Task directions —
Can all of these lines be returned exactly?

Supplied data —
|---|

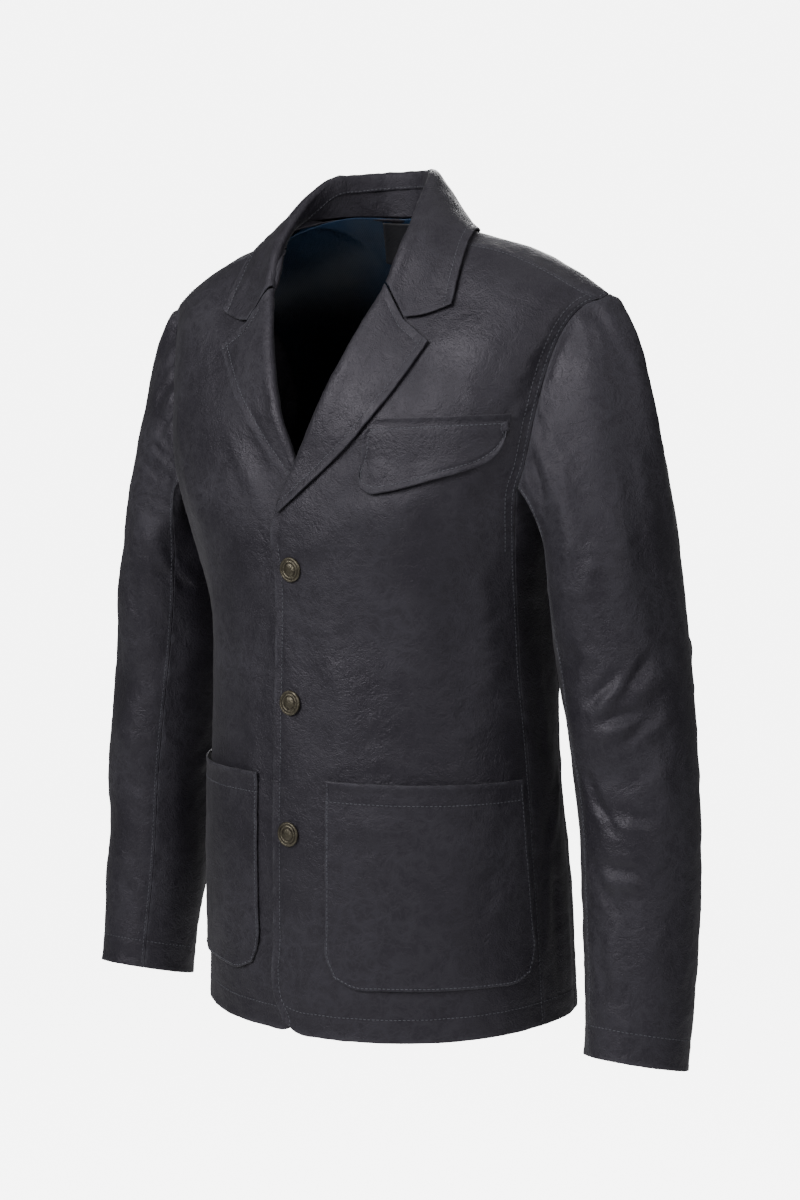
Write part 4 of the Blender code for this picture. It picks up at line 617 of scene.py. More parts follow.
def cloth_heights(panel, grid, sizes):
    """How far the cloth of a panel stands out from its CAD form, at each point of a grid."""
    height = fold_heights(grid, panel.folds)
    if panel.folds != "lining":
        for crumple in CRUMPLES:
            share = crumple.body_share if panel.folds == "body" else crumple.share
            height += sizes.crumple * share * creases(grid, crumple.fineness, crumple.offset)
    if panel.node.startswith("chest"):
        height *= CHEST_CALM
    distance = side_distances(grid)
    for side in seams_of(panel):
        height *= away_from(distance[side], SEAM_FADE)
    for side in SIDES:
        finish = getattr(panel, side)
        d = distance[side]
        calm = np.ones(d.shape)
        for other in seams_of(panel):
            if other != side:
                calm *= away_from(distance[other], SEAM_FADE)
        if finish == SEAM:
            valley, puckers = seam_height(panel, grid, side, d, sizes)
            height += calm * puckers - valley
        elif finish == EDGE and panel.node in ("chest_flap", "chest_welt"):
            height += ridge_height(FLAP_ROLL, d)
        elif finish == EDGE:
            ripple = field(side_points(grid, side), EDGE_RIPPLE_FINENESS, EDGE_RIPPLE_OFFSET)
            height += sizes.pucker * calm * ripple * ridge_height(EDGE_RIPPLE, d)
            mouth = "pocket" in panel.node and side == "top"
            height += calm * ridge_height(POCKET_ROLL if mouth else EDGE_ROLL, d)
    if panel.node == "chest_welt":
        height += ridge_height(WELT_ROLL, distance["top"])
    if panel.node == "chest_flap":
        place, radius, rise = SNAP_BUMP
        d = np.linalg.norm(grid - np.array(place), axis=-1) / radius
        height += rise / (1 + np.exp((d - 1) * SNAP_BUMP_EDGE))
    for row in STITCH_ROWS:
        if matches(row.node, panel.node) and row.inset > GROOVE_INSET:
            d = distance[row.side] - row.inset
            height -= STITCH_GROOVE * np.exp(-(d / STITCH_HALF_WIDTH) ** 2)
    return height


def matches(pattern, name):
    """Whether a name is the pattern, or starts with the part of it before its star."""
    return name.startswith(pattern[:-1]) if pattern.endswith("*") else name == pattern


def clear_selection():
    """Leave nothing selected."""
    for obj in bpy.context.selected_objects:
        obj.select_set(False)


def new_object(name, points, faces, finish):
    """Link a new smooth mesh object with its finish."""
    mesh = bpy.data.meshes.new(name)
    mesh.from_pydata([tuple(p) for p in points], [], faces)
    mesh.update()
    mesh.shade_smooth()
    obj = bpy.data.objects.new(name, mesh)
    bpy.context.scene.collection.objects.link(obj)
    mesh.materials.append(finish)
    return obj


SEAM_LAP = 0.00005              # how far a rim goes past the middle of its seam
LAP_RISE = 0.30                 # how far up or down in the wall it does so, as a share
CORNER_SHARE = 0.94             # how much of the way three rims go to meet at a corner
CORNER_SEARCH = 40              # how many places a corner looks through for its neighbours
SEAM_REACH = 0.004              # how far a rim looks for the one it meets
RIM_STEP = 0.0005               # space between the places that a rim is searched by
EDGE_BULGE, RIM_BULGE = 0.0004, 0.00013         # how far a rim is rounded outwards


def seams_of(panel):
    """The sides of a panel that are sewn to another."""
    return [side for side in SIDES if getattr(panel, side) == SEAM]


def rim_tree(node):
    """The middles of the rims of every seam but those of one node, ready to search, and the
    node that each of them is on."""
    places, owners = [], []
    for panel in PANELS:
        if panel.node == node:
            continue
        cloth = CLOTHS[panel.node]
        middle = cloth.outer - cloth.normals * cloth.wall / 2
        for side in seams_of(panel):
            line = side_line(middle, side)
            run = run_along(line)
            steps = np.arange(0, run[-1], RIM_STEP)
            places.append(np.stack([np.interp(steps, run, line[:, k]) for k in range(3)], axis=1))
            owners += [panel.node] * len(steps)
    places = np.concatenate(places)
    tree = kdtree.KDTree(len(places))
    for k, place in enumerate(places.tolist()):
        tree.insert(place, k)
    tree.balance()
    return tree, owners


def to_meet(rims, place, corner):
    """The way from a rim's point to where it meets another rim, and whose it is, or none."""
    tree, owners = rims
    nearest = {}
    for spot, index, gap in tree.find_n(place.tolist(), CORNER_SEARCH if corner else 1):
        if gap <= SEAM_REACH and owners[index] not in nearest:
            nearest[owners[index]] = (np.array(spot), gap)
    if not nearest:
        return None, ""
    owner, (spot, gap) = next(iter(nearest.items()))
    if len(nearest) > 1:
        middle = np.mean([place] + [each[0] for each in nearest.values()], axis=0)
        return (middle - place) * CORNER_SHARE, owner
    return (spot - place) / max(gap, NO_LENGTH) * (gap / 2 + SEAM_LAP), owner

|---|

Final answer —
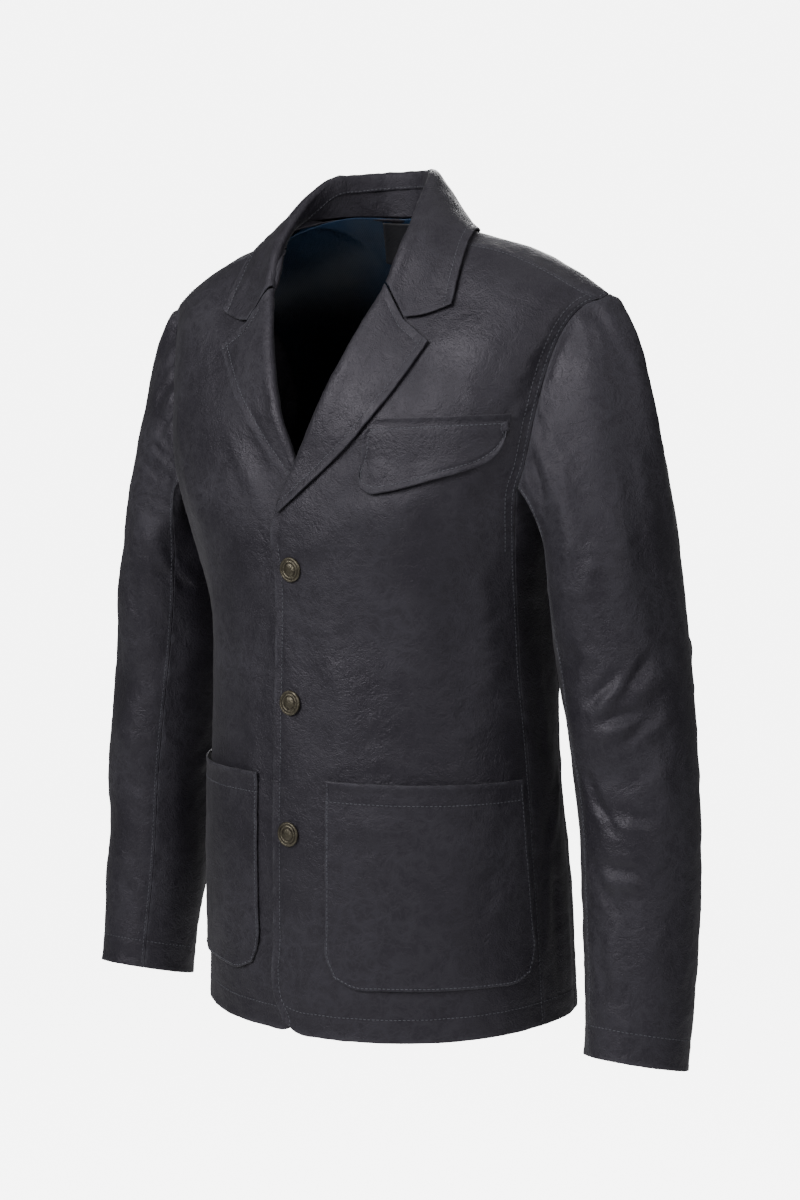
Write part 4 of the Blender code for this picture. It picks up at line 617 of scene.py. More parts follow.
def cloth_heights(panel, grid, sizes):
    """How far the cloth of a panel stands out from its CAD form, at each point of a grid."""
    height = fold_heights(grid, panel.folds)
    if panel.folds != "lining":
        for crumple in CRUMPLES:
            share = crumple.body_share if panel.folds == "body" else crumple.share
            height += sizes.crumple * share * creases(grid, crumple.fineness, crumple.offset)
    if panel.node.startswith("chest"):
        height *= CHEST_CALM
    distance = side_distances(grid)
    for side in seams_of(panel):
        height *= away_from(distance[side], SEAM_FADE)
    for side in SIDES:
        finish = getattr(panel, side)
        d = distance[side]
        calm = np.ones(d.shape)
        for other in seams_of(panel):
            if other != side:
                calm *= away_from(distance[other], SEAM_FADE)
        if finish == SEAM:
            valley, puckers = seam_height(panel, grid, side, d, sizes)
            height += calm * puckers - valley
        elif finish == EDGE and panel.node in ("chest_flap", "chest_welt"):
            height += ridge_height(FLAP_ROLL, d)
        elif finish == EDGE:
            ripple = field(side_points(grid, side), EDGE_RIPPLE_FINENESS, EDGE_RIPPLE_OFFSET)
            height += sizes.pucker * calm * ripple * ridge_height(EDGE_RIPPLE, d)
            mouth = "pocket" in panel.node and side == "top"
            height += calm * ridge_height(POCKET_ROLL if mouth else EDGE_ROLL, d)
    if panel.node == "chest_welt":
        height += ridge_height(WELT_ROLL, distance["top"])
    if panel.node == "chest_flap":
        place, radius, rise = SNAP_BUMP
        d = np.linalg.norm(grid - np.array(place), axis=-1) / radius
        height += rise / (1 + np.exp((d - 1) * SNAP_BUMP_EDGE))
    for row in STITCH_ROWS:
        if matches(row.node, panel.node) and row.inset > GROOVE_INSET:
            d = distance[row.side] - row.inset
            height -= STITCH_GROOVE * np.exp(-(d / STITCH_HALF_WIDTH) ** 2)
    return height


def matches(pattern, name):
    """Whether a name is the pattern, or starts with the part of it before its star."""
    return name.startswith(pattern[:-1]) if pattern.endswith("*") else name == pattern


def clear_selection():
    """Leave nothing selected."""
    for obj in bpy.context.selected_objects:
        obj.select_set(False)


def new_object(name, points, faces, finish):
    """Link a new smooth mesh object with its finish."""
    mesh = bpy.data.meshes.new(name)
    mesh.from_pydata([tuple(p) for p in points], [], faces)
    mesh.update()
    mesh.shade_smooth()
    obj = bpy.data.objects.new(name, mesh)
    bpy.context.scene.collection.objects.link(obj)
    mesh.materials.append(finish)
    return obj


SEAM_LAP = 0.00005              # how far a rim goes past the middle of its seam
LAP_RISE = 0.30                 # how far up or down in the wall it does so, as a share
CORNER_SHARE = 0.94             # how much of the way three rims go to meet at a corner
CORNER_SEARCH = 40              # how many places a corner looks through for its neighbours
SEAM_REACH = 0.004              # how far a rim looks for the one it meets
RIM_STEP = 0.0005               # space between the places that a rim is searched by
EDGE_BULGE, RIM_BULGE = 0.0004, 0.00013         # how far a rim is rounded outwards


def seams_of(panel):
    """The sides of a panel that are sewn to another."""
    return [side for side in SIDES if getattr(panel, side) == SEAM]


def rim_tree(node):
    """The middles of the rims of every seam but those of one node, ready to search, and the
    node that each of them is on."""
    places, owners = [], []
    for panel in PANELS:
        if panel.node == node:
            continue
        cloth = CLOTHS[panel.node]
        middle = cloth.outer - cloth.normals * cloth.wall / 2
        for side in seams_of(panel):
            line = side_line(middle, side)
            run = run_along(line)
            steps = np.arange(0, run[-1], RIM_STEP)
            places.append(np.stack([np.interp(steps, run, line[:, k]) for k in range(3)], axis=1))
            owners += [panel.node] * len(steps)
    places = np.concatenate(places)
    tree = kdtree.KDTree(len(places))
    for k, place in enumerate(places.tolist()):
        tree.insert(place, k)
    tree.balance()
    return tree, owners


def to_meet(rims, place, corner):
    """The way from a rim's point to where it meets another rim, and whose it is, or none."""
    tree, owners = rims
    nearest = {}
    for spot, index, gap in tree.find_n(place.tolist(), CORNER_SEARCH if corner else 1):
        if gap <= SEAM_REACH and owners[index] not in nearest:
            nearest[owners[index]] = (np.array(spot), gap)
    if not nearest:
        return None, ""
    owner, (spot, gap) = next(iter(nearest.items()))
    if len(nearest) > 1:
        middle = np.mean([place] + [each[0] for each in nearest.values()], axis=0)
        return (middle - place) * CORNER_SHARE, owner
    return (spot - place) / max(gap, NO_LENGTH) * (gap / 2 + SEAM_LAP), owner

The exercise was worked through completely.